Required work:
Take the lines from the beginning of the data below through the line holding "const rowCrowding = 1.5;" and return exactly those.

begin

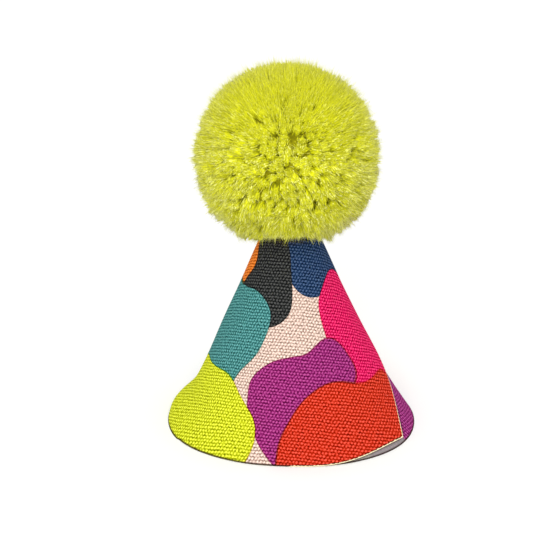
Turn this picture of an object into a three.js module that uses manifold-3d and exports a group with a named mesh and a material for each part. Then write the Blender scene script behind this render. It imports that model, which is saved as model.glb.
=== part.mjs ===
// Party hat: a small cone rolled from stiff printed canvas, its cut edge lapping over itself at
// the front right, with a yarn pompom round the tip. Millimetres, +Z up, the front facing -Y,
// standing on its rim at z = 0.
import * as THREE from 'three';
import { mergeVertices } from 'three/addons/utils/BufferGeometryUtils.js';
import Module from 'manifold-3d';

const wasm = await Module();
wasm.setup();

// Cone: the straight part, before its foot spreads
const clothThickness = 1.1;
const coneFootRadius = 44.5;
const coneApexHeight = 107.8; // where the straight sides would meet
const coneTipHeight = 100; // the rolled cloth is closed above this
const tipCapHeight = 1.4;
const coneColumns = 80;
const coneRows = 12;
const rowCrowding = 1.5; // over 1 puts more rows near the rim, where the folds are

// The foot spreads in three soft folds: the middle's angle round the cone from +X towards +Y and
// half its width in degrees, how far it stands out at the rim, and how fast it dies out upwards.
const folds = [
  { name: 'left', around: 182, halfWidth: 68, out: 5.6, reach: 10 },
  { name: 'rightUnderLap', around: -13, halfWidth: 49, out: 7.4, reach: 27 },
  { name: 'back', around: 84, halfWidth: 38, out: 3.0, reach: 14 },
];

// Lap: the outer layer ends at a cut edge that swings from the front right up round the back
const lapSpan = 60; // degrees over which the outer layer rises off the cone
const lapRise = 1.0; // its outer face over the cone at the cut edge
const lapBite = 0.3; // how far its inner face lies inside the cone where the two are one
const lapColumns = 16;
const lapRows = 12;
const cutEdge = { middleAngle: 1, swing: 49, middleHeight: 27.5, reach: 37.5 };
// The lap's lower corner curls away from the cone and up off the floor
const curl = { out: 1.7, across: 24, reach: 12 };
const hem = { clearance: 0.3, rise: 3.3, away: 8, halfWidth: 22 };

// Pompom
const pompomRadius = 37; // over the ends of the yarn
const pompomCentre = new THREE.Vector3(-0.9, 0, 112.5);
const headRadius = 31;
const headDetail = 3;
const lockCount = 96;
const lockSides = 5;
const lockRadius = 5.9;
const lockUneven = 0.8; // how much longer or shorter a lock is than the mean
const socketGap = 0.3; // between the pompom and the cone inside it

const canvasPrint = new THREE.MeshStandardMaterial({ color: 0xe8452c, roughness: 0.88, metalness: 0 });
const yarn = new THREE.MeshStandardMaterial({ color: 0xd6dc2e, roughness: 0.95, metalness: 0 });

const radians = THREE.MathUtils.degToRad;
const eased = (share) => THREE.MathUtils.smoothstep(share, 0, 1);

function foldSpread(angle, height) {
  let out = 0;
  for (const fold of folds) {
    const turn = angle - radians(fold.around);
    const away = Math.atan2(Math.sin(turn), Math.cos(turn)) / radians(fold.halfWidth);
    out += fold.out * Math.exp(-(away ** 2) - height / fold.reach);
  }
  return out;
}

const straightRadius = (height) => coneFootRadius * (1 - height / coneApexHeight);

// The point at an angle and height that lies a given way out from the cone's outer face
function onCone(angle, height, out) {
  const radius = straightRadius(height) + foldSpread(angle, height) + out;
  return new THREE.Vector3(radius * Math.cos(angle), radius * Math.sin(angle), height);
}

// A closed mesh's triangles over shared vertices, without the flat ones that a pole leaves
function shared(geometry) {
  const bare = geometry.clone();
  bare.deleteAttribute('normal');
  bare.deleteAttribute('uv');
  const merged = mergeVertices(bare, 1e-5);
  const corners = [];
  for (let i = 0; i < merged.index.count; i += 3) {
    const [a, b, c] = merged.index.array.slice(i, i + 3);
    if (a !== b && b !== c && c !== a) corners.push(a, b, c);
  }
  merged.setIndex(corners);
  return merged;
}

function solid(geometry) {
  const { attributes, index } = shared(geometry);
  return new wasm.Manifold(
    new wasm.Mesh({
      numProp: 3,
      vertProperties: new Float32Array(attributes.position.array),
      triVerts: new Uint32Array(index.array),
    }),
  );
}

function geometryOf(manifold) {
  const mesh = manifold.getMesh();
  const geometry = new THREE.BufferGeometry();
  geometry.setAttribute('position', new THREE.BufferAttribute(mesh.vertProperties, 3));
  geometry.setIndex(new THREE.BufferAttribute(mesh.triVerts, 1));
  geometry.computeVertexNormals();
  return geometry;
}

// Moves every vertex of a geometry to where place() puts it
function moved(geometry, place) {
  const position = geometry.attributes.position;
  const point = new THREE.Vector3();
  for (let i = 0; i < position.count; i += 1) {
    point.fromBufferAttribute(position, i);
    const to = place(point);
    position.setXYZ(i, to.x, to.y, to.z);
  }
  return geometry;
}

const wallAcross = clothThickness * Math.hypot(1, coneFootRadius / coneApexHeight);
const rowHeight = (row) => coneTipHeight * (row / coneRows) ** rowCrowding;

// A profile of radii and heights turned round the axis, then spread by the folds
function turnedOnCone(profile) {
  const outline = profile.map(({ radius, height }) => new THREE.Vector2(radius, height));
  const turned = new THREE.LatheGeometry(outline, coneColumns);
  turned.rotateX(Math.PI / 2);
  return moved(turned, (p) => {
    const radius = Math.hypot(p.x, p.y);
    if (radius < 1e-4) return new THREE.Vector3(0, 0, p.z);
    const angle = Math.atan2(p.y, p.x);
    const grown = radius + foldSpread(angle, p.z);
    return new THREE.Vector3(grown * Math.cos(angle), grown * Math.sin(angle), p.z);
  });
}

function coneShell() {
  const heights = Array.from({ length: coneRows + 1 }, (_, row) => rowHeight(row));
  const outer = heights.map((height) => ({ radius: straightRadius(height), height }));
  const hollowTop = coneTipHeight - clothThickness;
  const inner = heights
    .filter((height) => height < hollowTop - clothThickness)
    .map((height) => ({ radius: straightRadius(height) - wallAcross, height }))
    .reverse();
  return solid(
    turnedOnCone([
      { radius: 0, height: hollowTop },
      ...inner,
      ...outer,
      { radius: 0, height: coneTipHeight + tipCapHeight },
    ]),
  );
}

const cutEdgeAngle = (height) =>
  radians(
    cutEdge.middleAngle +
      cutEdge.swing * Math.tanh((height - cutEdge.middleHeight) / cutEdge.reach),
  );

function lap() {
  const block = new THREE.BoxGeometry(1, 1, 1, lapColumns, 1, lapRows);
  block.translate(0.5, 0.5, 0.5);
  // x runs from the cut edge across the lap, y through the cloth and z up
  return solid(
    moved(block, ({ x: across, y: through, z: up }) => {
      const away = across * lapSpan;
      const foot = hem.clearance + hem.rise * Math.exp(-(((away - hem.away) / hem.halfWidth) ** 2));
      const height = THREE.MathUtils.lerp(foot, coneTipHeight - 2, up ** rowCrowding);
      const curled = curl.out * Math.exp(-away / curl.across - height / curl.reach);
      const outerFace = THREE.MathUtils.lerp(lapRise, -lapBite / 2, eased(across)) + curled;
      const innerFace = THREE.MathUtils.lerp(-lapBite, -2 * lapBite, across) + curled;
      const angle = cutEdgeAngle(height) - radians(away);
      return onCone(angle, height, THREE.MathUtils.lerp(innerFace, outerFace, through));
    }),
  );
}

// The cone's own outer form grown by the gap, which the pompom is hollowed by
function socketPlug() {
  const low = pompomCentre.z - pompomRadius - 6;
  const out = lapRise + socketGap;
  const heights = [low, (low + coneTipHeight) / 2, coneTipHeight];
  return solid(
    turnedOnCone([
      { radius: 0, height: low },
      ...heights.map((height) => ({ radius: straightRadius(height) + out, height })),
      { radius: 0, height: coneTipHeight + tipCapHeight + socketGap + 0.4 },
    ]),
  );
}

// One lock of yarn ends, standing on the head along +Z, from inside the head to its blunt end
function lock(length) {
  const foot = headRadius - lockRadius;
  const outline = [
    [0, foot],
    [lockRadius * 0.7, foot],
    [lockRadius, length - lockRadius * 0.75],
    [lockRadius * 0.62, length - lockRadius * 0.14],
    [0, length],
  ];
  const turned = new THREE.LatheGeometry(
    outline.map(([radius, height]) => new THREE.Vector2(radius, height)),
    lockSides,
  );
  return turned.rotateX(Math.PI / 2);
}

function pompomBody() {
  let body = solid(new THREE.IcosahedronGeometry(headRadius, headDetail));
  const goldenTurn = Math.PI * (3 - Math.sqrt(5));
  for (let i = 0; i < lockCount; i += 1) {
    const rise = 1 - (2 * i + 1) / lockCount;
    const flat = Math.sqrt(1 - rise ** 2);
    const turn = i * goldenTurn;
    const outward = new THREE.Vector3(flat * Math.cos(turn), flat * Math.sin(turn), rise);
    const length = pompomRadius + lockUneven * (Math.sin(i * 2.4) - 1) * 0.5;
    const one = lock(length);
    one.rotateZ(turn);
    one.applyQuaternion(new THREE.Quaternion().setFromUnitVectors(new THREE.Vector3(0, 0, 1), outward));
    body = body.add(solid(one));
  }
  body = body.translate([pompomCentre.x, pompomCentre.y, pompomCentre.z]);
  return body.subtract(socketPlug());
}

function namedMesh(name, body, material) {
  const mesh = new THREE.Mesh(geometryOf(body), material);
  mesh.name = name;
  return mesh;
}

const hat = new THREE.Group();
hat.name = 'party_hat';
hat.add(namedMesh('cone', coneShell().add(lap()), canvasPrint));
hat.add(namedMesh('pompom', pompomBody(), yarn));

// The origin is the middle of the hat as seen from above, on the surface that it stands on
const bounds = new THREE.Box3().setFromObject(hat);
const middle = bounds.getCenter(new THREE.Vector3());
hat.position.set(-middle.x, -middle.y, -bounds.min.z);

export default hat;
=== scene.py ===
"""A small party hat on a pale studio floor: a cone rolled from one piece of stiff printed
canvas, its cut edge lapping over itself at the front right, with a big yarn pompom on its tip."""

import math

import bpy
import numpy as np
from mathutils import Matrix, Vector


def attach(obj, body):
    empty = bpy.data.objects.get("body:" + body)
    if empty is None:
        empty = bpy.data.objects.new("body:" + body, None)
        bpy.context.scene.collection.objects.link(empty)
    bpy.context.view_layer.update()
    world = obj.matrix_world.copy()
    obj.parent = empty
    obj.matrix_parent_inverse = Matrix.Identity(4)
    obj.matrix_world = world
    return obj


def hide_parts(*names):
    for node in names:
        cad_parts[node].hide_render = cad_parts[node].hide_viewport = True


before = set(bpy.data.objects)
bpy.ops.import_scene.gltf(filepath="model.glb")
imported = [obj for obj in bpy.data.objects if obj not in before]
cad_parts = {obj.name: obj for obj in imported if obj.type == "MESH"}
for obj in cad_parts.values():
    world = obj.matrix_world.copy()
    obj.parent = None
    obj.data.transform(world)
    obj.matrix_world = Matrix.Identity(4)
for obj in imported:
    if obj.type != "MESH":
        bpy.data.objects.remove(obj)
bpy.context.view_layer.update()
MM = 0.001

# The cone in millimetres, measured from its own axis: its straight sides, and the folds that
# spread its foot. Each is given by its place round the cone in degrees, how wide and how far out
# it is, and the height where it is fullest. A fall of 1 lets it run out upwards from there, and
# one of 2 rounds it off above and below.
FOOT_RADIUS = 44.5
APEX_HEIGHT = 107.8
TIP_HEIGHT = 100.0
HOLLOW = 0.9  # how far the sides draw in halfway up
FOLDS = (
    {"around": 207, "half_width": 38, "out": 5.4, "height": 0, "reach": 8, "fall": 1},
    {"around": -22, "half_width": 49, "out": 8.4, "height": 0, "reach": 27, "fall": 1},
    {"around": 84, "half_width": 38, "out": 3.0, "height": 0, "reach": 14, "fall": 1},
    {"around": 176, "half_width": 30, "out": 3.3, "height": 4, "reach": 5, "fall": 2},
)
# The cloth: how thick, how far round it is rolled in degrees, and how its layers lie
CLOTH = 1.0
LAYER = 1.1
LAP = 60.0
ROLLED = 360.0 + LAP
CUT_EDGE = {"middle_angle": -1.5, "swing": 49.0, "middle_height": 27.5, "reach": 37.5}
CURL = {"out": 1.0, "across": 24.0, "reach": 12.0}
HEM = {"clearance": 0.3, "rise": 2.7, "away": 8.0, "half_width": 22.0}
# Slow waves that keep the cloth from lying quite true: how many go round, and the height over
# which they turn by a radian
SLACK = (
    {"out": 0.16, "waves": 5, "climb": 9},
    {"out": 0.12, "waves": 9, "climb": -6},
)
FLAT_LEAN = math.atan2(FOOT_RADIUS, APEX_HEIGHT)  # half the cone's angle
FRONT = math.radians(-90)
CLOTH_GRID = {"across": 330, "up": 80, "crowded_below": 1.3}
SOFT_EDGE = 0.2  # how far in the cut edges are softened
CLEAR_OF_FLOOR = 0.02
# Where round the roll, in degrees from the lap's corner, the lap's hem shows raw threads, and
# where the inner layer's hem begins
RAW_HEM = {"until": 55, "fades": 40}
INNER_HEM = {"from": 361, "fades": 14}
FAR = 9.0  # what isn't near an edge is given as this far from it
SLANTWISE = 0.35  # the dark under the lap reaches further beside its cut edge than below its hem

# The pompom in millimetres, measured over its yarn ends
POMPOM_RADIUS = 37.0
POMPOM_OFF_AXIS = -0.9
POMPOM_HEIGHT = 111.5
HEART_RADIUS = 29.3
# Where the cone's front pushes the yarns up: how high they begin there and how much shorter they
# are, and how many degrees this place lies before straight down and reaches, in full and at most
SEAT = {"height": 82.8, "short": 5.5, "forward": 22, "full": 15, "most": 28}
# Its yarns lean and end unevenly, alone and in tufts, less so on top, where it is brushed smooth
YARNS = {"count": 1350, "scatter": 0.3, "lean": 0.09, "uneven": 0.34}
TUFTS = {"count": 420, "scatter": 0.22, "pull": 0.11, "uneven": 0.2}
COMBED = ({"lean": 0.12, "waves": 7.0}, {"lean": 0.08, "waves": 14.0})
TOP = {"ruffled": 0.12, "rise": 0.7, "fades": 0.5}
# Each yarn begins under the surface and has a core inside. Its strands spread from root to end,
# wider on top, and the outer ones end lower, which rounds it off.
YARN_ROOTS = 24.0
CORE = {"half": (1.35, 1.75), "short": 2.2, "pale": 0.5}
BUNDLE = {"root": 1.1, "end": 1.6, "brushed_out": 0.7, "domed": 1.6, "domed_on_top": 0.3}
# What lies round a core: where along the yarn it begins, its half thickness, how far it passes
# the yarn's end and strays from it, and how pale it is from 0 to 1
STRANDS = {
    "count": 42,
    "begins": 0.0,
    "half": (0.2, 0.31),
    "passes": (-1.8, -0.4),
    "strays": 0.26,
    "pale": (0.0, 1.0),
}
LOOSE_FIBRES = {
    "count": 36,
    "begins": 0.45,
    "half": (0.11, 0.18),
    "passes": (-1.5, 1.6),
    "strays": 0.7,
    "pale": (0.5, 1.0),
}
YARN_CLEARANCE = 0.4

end

Result of this exercise:
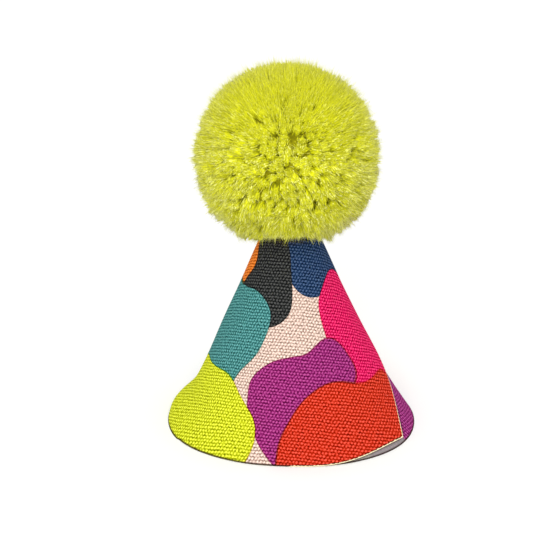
Turn this picture of an object into a three.js module that uses manifold-3d and exports a group with a named mesh and a material for each part. Then write the Blender scene script behind this render. It imports that model, which is saved as model.glb.
=== part.mjs ===
// Party hat: a small cone rolled from stiff printed canvas, its cut edge lapping over itself at
// the front right, with a yarn pompom round the tip. Millimetres, +Z up, the front facing -Y,
// standing on its rim at z = 0.
import * as THREE from 'three';
import { mergeVertices } from 'three/addons/utils/BufferGeometryUtils.js';
import Module from 'manifold-3d';

const wasm = await Module();
wasm.setup();

// Cone: the straight part, before its foot spreads
const clothThickness = 1.1;
const coneFootRadius = 44.5;
const coneApexHeight = 107.8; // where the straight sides would meet
const coneTipHeight = 100; // the rolled cloth is closed above this
const tipCapHeight = 1.4;
const coneColumns = 80;
const coneRows = 12;
const rowCrowding = 1.5; // over 1 puts more rows near the rim, where the folds are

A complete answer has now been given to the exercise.